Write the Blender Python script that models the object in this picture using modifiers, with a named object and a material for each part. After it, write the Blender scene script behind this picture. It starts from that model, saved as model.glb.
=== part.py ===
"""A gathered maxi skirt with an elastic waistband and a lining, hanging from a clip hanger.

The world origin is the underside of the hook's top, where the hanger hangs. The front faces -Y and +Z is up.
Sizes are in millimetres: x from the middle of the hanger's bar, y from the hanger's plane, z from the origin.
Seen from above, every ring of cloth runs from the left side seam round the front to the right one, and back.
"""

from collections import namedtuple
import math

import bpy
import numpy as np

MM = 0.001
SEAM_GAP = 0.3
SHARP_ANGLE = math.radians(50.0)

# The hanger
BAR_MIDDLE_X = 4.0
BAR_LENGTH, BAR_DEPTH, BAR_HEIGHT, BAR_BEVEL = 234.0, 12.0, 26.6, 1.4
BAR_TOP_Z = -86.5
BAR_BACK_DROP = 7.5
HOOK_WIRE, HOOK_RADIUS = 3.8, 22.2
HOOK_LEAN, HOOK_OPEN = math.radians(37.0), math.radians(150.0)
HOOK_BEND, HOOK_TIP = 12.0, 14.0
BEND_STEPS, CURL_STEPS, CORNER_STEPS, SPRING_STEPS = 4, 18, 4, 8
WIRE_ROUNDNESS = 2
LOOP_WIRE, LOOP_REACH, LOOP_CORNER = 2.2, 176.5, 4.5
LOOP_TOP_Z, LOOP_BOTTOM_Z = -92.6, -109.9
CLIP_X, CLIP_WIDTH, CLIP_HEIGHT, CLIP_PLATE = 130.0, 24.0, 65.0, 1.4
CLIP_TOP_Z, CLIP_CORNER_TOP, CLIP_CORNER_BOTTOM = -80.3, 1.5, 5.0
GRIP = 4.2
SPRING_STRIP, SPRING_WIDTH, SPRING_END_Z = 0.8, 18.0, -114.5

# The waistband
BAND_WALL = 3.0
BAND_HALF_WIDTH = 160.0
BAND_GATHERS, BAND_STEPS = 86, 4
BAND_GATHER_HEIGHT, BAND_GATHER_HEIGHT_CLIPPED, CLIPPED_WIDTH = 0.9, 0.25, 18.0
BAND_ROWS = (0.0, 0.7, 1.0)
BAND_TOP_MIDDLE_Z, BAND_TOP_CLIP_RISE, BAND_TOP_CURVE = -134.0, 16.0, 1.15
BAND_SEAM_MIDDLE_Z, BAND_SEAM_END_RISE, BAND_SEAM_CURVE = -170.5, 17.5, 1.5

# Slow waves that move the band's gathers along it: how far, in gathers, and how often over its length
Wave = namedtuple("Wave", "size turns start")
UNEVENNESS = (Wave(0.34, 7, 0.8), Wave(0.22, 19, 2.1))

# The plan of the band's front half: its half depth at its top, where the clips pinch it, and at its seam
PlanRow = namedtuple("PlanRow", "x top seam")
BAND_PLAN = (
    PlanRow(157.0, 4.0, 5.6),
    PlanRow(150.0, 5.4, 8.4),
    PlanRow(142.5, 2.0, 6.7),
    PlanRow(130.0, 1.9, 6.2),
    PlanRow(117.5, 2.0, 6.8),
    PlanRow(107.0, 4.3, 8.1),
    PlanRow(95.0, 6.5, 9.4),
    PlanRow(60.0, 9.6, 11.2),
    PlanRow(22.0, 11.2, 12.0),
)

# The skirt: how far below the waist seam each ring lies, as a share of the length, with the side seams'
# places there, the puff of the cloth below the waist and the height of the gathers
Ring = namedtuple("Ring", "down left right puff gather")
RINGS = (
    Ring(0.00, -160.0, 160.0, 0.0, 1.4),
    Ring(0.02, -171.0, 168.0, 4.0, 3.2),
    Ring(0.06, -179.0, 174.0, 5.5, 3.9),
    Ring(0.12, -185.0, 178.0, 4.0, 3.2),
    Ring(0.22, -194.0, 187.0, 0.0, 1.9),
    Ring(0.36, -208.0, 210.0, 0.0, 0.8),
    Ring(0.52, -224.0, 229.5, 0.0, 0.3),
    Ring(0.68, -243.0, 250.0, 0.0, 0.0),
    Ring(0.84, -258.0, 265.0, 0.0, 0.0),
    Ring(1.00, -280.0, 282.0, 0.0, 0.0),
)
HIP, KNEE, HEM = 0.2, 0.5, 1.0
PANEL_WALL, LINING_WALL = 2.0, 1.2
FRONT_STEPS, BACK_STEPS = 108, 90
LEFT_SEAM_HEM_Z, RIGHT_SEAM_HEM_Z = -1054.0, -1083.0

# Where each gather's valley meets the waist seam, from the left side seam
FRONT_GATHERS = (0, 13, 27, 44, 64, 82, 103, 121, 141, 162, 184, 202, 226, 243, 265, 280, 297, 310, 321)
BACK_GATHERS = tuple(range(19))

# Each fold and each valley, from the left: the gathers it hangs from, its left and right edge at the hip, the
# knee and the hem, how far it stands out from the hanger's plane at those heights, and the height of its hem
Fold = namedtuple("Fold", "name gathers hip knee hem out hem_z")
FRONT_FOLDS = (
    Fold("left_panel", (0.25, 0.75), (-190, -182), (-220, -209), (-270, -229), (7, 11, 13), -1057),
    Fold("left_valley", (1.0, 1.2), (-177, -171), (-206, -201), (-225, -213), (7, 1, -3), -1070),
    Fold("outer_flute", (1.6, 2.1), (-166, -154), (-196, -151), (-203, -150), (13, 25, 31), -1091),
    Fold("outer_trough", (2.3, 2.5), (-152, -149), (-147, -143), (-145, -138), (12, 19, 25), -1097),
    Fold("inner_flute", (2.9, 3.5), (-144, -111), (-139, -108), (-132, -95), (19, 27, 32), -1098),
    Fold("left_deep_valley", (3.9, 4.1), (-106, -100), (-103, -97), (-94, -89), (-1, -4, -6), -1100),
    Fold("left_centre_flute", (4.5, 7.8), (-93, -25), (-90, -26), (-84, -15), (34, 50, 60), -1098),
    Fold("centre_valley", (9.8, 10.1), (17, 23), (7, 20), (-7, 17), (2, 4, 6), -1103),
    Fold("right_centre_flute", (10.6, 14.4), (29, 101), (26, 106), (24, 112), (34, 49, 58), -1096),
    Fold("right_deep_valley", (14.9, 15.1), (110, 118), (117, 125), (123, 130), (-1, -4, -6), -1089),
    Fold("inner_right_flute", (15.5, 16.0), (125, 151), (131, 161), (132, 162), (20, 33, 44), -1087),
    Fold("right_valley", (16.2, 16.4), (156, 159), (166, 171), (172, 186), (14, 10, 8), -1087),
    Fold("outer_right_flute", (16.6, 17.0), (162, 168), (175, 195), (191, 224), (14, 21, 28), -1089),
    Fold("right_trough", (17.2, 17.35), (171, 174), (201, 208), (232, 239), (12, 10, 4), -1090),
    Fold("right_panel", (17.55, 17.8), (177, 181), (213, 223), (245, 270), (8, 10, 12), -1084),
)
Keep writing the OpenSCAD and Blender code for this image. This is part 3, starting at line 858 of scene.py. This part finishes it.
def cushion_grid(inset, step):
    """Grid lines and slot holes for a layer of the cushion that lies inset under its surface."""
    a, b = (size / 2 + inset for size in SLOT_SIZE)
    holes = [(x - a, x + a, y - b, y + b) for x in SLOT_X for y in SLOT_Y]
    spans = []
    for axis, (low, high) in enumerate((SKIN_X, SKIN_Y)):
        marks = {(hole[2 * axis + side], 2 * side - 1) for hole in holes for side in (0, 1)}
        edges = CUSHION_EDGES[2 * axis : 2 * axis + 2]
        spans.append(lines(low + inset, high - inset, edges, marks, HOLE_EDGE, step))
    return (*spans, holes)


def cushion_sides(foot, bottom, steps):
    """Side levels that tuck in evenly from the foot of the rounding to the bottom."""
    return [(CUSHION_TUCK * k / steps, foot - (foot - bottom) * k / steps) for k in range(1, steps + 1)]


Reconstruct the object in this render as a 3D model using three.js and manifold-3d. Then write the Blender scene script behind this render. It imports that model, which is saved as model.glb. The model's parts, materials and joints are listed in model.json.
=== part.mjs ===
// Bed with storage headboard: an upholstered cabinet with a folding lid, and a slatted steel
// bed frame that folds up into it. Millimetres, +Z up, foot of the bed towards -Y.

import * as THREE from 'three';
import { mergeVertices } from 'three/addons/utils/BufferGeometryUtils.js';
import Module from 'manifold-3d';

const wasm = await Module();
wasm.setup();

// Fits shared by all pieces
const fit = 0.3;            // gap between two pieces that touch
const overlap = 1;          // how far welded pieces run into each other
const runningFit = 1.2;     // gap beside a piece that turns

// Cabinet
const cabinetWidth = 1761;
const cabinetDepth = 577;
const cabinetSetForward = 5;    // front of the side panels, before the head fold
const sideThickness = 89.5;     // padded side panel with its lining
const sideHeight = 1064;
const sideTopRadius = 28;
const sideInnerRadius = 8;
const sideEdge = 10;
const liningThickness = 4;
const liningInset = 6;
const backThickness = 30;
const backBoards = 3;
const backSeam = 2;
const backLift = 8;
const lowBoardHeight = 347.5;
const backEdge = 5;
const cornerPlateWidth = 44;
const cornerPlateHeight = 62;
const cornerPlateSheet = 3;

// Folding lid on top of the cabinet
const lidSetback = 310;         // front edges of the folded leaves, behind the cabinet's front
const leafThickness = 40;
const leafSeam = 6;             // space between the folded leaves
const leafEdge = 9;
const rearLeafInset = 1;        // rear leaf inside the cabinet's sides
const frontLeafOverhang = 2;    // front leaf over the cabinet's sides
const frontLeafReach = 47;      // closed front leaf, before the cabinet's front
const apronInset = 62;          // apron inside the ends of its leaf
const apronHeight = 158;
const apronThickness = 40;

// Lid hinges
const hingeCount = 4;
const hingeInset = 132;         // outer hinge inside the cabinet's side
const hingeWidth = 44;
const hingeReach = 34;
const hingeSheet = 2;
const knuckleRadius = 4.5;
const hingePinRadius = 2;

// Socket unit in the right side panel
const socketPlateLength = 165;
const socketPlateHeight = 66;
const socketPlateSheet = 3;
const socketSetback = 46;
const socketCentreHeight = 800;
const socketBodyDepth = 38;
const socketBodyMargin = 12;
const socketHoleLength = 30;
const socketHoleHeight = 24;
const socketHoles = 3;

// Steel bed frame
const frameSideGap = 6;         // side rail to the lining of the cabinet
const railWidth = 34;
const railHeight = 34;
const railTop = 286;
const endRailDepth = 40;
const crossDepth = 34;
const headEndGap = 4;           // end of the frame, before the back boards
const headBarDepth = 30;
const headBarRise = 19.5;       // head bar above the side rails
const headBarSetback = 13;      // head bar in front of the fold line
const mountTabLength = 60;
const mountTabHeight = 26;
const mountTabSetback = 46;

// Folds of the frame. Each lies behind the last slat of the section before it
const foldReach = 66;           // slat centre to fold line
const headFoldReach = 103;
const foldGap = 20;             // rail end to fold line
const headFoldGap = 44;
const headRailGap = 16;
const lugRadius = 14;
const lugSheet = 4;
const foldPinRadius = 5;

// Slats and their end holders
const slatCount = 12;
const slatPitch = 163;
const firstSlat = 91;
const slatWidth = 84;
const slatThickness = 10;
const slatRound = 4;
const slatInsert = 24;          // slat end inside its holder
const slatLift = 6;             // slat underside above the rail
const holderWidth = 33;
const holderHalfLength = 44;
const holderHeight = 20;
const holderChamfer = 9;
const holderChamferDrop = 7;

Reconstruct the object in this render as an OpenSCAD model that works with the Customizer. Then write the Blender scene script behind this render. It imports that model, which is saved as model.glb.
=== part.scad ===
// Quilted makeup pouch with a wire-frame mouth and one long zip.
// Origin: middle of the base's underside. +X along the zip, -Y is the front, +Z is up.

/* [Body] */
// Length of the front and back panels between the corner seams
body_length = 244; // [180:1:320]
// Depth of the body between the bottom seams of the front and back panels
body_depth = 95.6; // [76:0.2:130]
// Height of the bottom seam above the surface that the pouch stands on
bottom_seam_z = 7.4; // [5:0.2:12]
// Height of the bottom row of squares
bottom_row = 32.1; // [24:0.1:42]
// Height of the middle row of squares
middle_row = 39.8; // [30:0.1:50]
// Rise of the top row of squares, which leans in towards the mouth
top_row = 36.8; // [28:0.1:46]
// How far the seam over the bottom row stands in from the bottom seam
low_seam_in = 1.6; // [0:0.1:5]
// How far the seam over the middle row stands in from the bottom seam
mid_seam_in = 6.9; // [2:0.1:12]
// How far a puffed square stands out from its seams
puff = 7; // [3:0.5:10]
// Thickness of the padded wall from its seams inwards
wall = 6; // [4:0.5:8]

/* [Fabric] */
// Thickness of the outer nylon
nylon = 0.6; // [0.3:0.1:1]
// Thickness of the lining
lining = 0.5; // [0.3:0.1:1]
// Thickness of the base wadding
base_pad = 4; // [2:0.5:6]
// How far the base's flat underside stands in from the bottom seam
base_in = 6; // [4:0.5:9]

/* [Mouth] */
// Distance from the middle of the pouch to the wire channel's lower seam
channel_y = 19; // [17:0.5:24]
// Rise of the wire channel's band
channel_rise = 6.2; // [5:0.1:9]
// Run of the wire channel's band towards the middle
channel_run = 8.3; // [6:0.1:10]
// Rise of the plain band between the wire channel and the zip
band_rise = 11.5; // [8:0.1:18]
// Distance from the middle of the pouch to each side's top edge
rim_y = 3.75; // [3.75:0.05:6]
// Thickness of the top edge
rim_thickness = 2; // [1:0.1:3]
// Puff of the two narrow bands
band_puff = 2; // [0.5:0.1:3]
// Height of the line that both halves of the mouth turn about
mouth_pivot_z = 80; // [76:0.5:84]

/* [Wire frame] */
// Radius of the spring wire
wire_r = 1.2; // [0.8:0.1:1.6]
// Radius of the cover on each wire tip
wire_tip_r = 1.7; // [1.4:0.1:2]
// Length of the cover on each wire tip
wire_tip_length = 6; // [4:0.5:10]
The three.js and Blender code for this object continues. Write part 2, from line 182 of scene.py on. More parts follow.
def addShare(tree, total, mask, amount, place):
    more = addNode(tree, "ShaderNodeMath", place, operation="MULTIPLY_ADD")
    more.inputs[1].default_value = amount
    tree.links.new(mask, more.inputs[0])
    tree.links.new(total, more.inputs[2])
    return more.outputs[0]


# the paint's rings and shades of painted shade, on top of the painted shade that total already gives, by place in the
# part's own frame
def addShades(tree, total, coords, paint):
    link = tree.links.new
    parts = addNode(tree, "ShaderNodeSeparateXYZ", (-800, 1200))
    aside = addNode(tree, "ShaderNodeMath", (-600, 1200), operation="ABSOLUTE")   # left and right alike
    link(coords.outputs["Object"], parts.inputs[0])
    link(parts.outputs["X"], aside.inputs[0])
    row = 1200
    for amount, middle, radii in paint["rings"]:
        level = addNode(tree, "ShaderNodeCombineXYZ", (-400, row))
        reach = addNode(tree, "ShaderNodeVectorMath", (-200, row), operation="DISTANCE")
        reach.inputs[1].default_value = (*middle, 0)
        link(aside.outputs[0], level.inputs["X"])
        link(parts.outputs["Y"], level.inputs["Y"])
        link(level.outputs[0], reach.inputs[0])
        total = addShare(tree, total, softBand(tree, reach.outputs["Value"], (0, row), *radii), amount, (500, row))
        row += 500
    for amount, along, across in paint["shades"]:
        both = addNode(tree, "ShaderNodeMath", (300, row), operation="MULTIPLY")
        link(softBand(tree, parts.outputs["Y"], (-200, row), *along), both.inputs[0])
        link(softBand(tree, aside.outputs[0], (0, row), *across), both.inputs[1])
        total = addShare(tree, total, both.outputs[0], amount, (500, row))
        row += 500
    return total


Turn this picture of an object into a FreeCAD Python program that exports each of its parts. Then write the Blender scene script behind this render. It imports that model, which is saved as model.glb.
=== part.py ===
---------------
(THE EXERCISE) Your task is to transcribe only the lines from the line containing "Reconstruct the object in this render as an" through the line containing "front, +Z is up.", word for word.

(WRITTEN SOLUTION)
Reconstruct the object in this render as an OpenSCAD model that works with the Customizer. Then write the Blender scene script behind this render. It imports that model, which is saved as model.glb.
=== part.scad ===
// Quilted makeup pouch with a wire-frame mouth and one long zip.
// Origin: middle of the base's underside. +X along the zip, -Y is the front, +Z is up.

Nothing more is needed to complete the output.